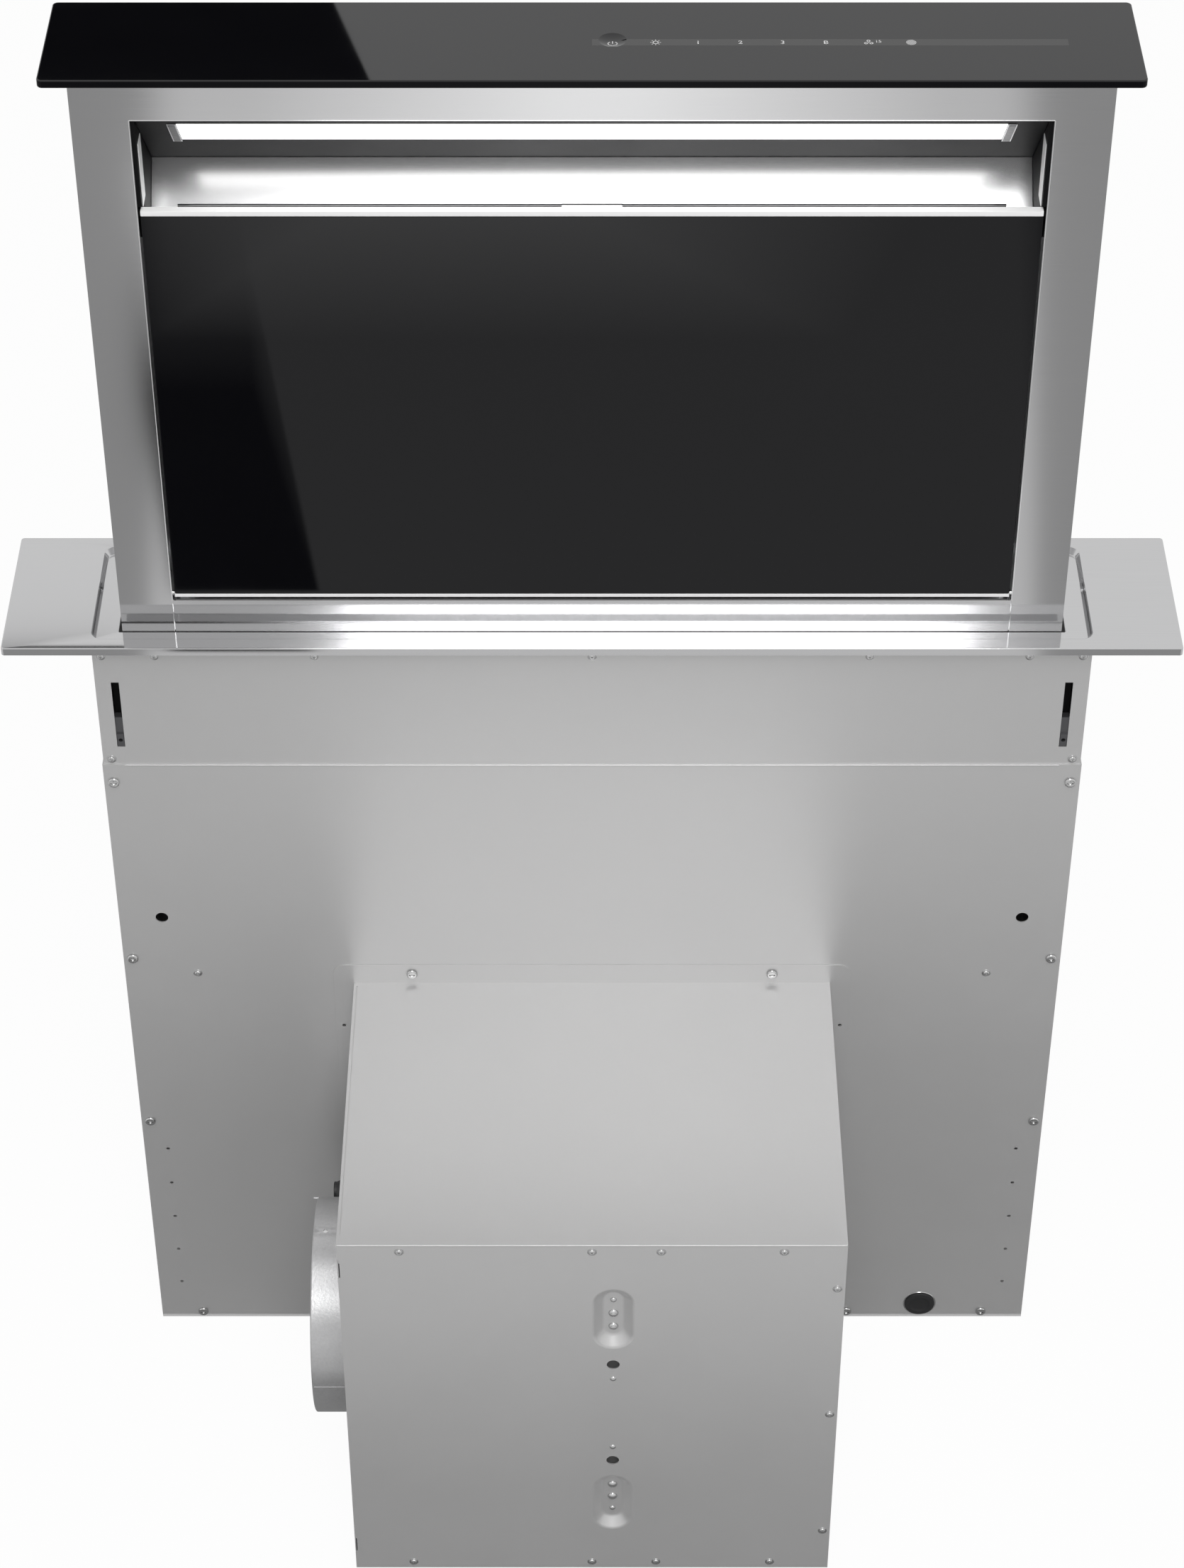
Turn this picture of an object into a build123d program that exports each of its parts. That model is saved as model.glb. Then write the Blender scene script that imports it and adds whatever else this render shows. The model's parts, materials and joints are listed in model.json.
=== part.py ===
from build123d import *
import os
from math import sqrt

# A downdraft vent with its canopy raised. Millimetres, X to the right, Y to the back, Z up.
# The origin is the centre of the worktop cut-out, on the worktop's upper face: the cover plate
# lies on z = 0 and the housing hangs below it.

# ---------------------------------------------------------------- cover plate
PLATE_WIDTH = 880.0
PLATE_DEPTH = 138.0
PLATE_HEIGHT = 6.5
PLATE_SHEET = 1.2
PLATE_CORNER = 2.5
PLATE_EDGE = 0.6          # rounding of the upper edge
RECESS_DEPTH = 5.0
RECESS_SLOPE = 2.5        # how far the recess wall leans outwards
RECESS_CORNER = 6.0       # leaves the cap's own corner clear
CAP_GAP = 1.0             # round the lowered cap
SLOT_SIDE_GAP = 3.0
SLOT_FACE_GAP = 0.8
GASKET_WIDTH = 8.0
HANGER_SHEET = 1.5
HANGER_HEIGHT = 22.0
SEAL_WIDTH = 5.0
SEAL_HEIGHT = 6.0
SEAL_GAP = 0.4

# ---------------------------------------------------------------- glass cap
CAP_LAP_SIDE, CAP_LAP_FACE = 18.5, 11.5    # how far the cap laps over the canopy
CAP_THICKNESS = 6.0
CAP_CORNER = 4.0
CAP_EDGE = 0.8
CAP_REST_GAP = 0.3        # left under the cap when the canopy is down
TRAY_SHEET = 1.5
TRAY_SKIRT = 20.0
BOARD_SHEET = 1.6
TOUCH_LEFT = -6.0
TOUCH_LENGTH = 334.0
TOUCH_DEPTH = 28.0
TOUCH_Y = -2.4            # line of the touch symbols
BOARD_GAP = 1.0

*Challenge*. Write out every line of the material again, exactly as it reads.

*Result of this exercise*.
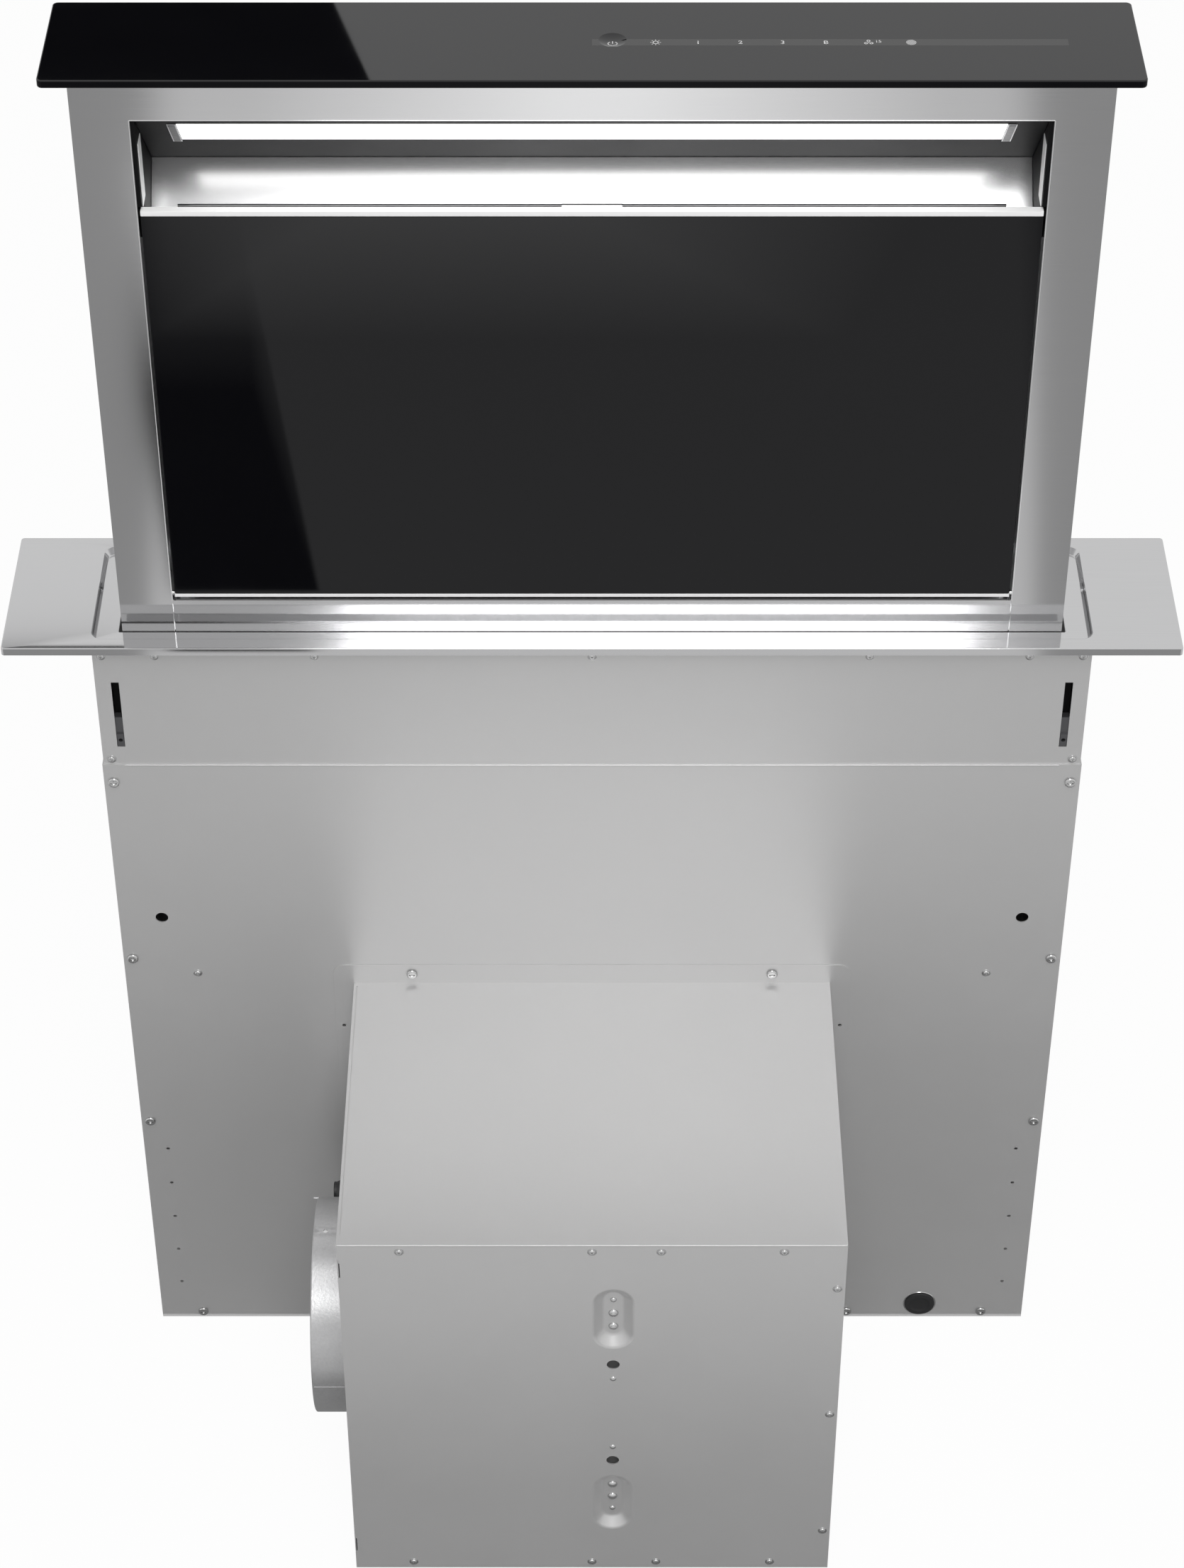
Turn this picture of an object into a build123d program that exports each of its parts. That model is saved as model.glb. Then write the Blender scene script that imports it and adds whatever else this render shows. The model's parts, materials and joints are listed in model.json.
=== part.py ===
from build123d import *
import os
from math import sqrt

# A downdraft vent with its canopy raised. Millimetres, X to the right, Y to the back, Z up.
# The origin is the centre of the worktop cut-out, on the worktop's upper face: the cover plate
# lies on z = 0 and the housing hangs below it.

# ---------------------------------------------------------------- cover plate
PLATE_WIDTH = 880.0
PLATE_DEPTH = 138.0
PLATE_HEIGHT = 6.5
PLATE_SHEET = 1.2
PLATE_CORNER = 2.5
PLATE_EDGE = 0.6          # rounding of the upper edge
RECESS_DEPTH = 5.0
RECESS_SLOPE = 2.5        # how far the recess wall leans outwards
RECESS_CORNER = 6.0       # leaves the cap's own corner clear
CAP_GAP = 1.0             # round the lowered cap
SLOT_SIDE_GAP = 3.0
SLOT_FACE_GAP = 0.8
GASKET_WIDTH = 8.0
HANGER_SHEET = 1.5
HANGER_HEIGHT = 22.0
SEAL_WIDTH = 5.0
SEAL_HEIGHT = 6.0
SEAL_GAP = 0.4

# ---------------------------------------------------------------- glass cap
CAP_LAP_SIDE, CAP_LAP_FACE = 18.5, 11.5    # how far the cap laps over the canopy
CAP_THICKNESS = 6.0
CAP_CORNER = 4.0
CAP_EDGE = 0.8
CAP_REST_GAP = 0.3        # left under the cap when the canopy is down
TRAY_SHEET = 1.5
TRAY_SKIRT = 20.0
BOARD_SHEET = 1.6
TOUCH_LEFT = -6.0
TOUCH_LENGTH = 334.0
TOUCH_DEPTH = 28.0
TOUCH_Y = -2.4            # line of the touch symbols
BOARD_GAP = 1.0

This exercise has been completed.